If $h:[a,b]\rightarrow\mathbb R$ Riemann integrable, then $H(x):=\int_a^xh(t)dt$ is Lipschitz continuous ($x\in[a,b]$).

Question

I have to solve the following problem:

Let $a,b\in\mathbb R$, $a<b$ and $h:[a,b]\rightarrow\mathbb R$ Riemann-integrable. Define $H:[a,b]\rightarrow\mathbb R$ by $H(x):=\int_a^xh(t)dt$. Prove that $H$ is Lipschitz continuous.

First of all, what does it mean for a function to be Riemann integrable? Does that mean it is Riemann integrable over every closed subinterval of its domain?

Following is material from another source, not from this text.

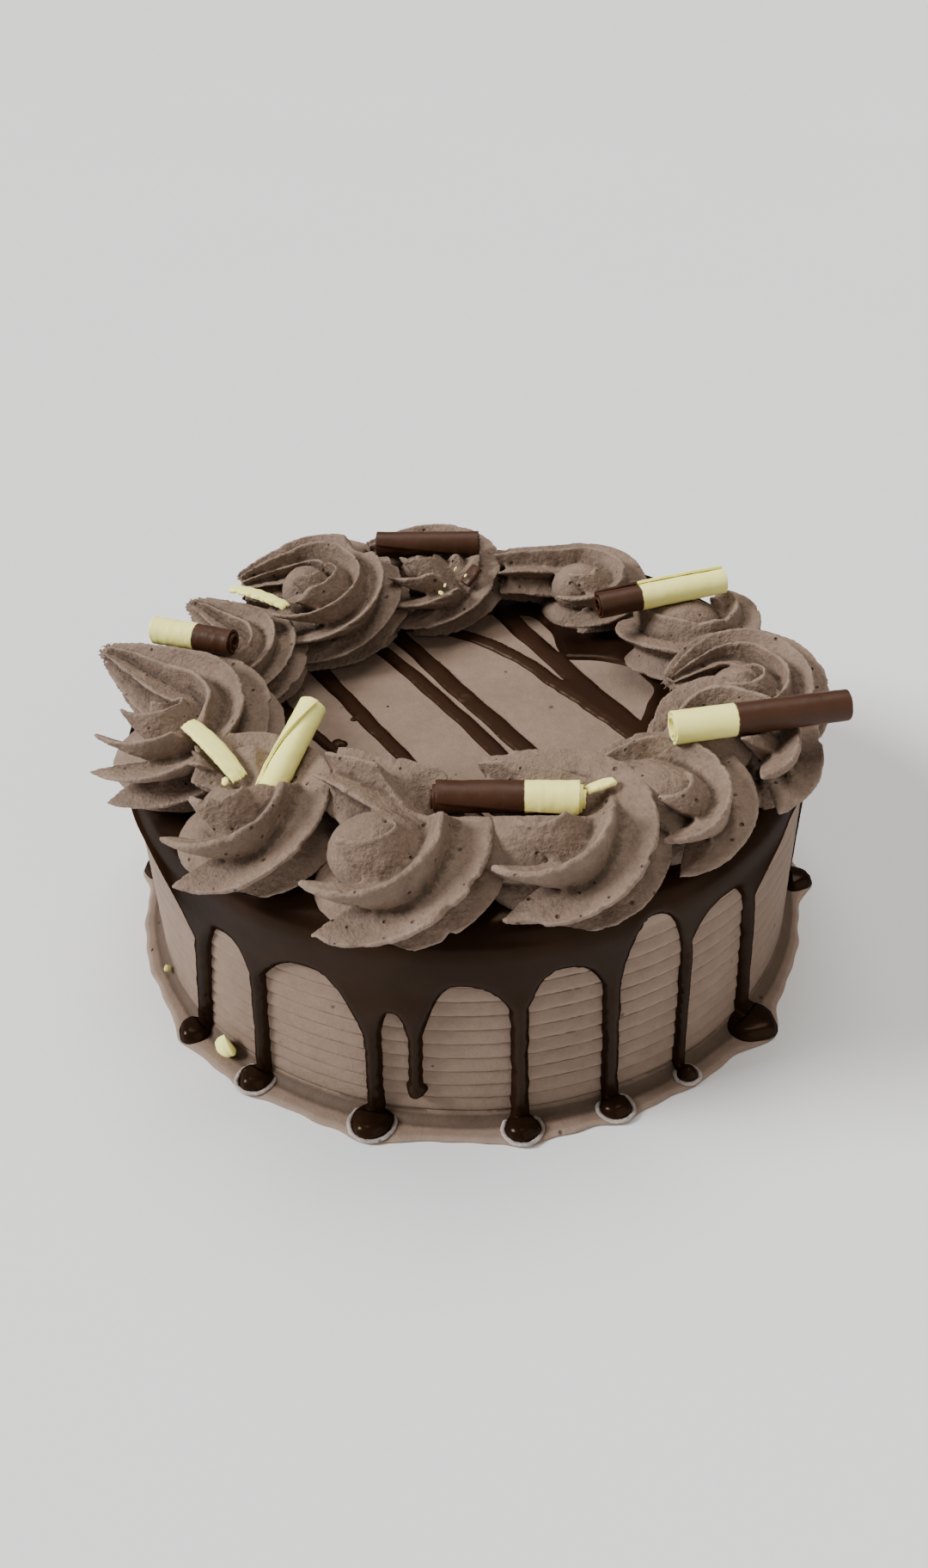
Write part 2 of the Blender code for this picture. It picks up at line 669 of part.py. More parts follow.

Second, I have no idea at all how I could approach this problem. Could anyone give a hint or explanation on how to solve this?

Answer 1

hint

$h $ integrable at $[a,b] \implies $

$h $ is bounded at $[a,b] \implies$

$ \exists M\in \mathbb R\; \ : \;\ \forall t\in [a,b] \; |h (t)| \le M $

$\implies \forall ( x,y)\in [a,b]^2 : y <x$

$ |H (x)-H (y)|=|\int_y^xh (t)|\le \int_y^x|h (t)|dt\le \int_y^xMdt =M (x-y)=M|x-y|.$

Answer 2

A positive real valued function is lipshitz continuous if

$\exists$ a real number $K >0$ such that for all real $x,y \quad |f(x)-f(y)|\leq K\cdot|x-y|$

Now, for $x,y \in [a,b]$ we have $$|H(x)-H(y)|= \bigg\vert \int_y^xh(t)dt\bigg\vert \leq \max_{x \in [a,b]}\{h(x)\}\cdot|x-y| $$ $\max_{x \in [a,b]}\{h(x)\}$is a positive constant because of the integrability of $h(x)$(Because if there is no such $M$ then $h$ won't have a convergent $U(P,f)$). Hence, $H(x)$ is lipshitz continuous.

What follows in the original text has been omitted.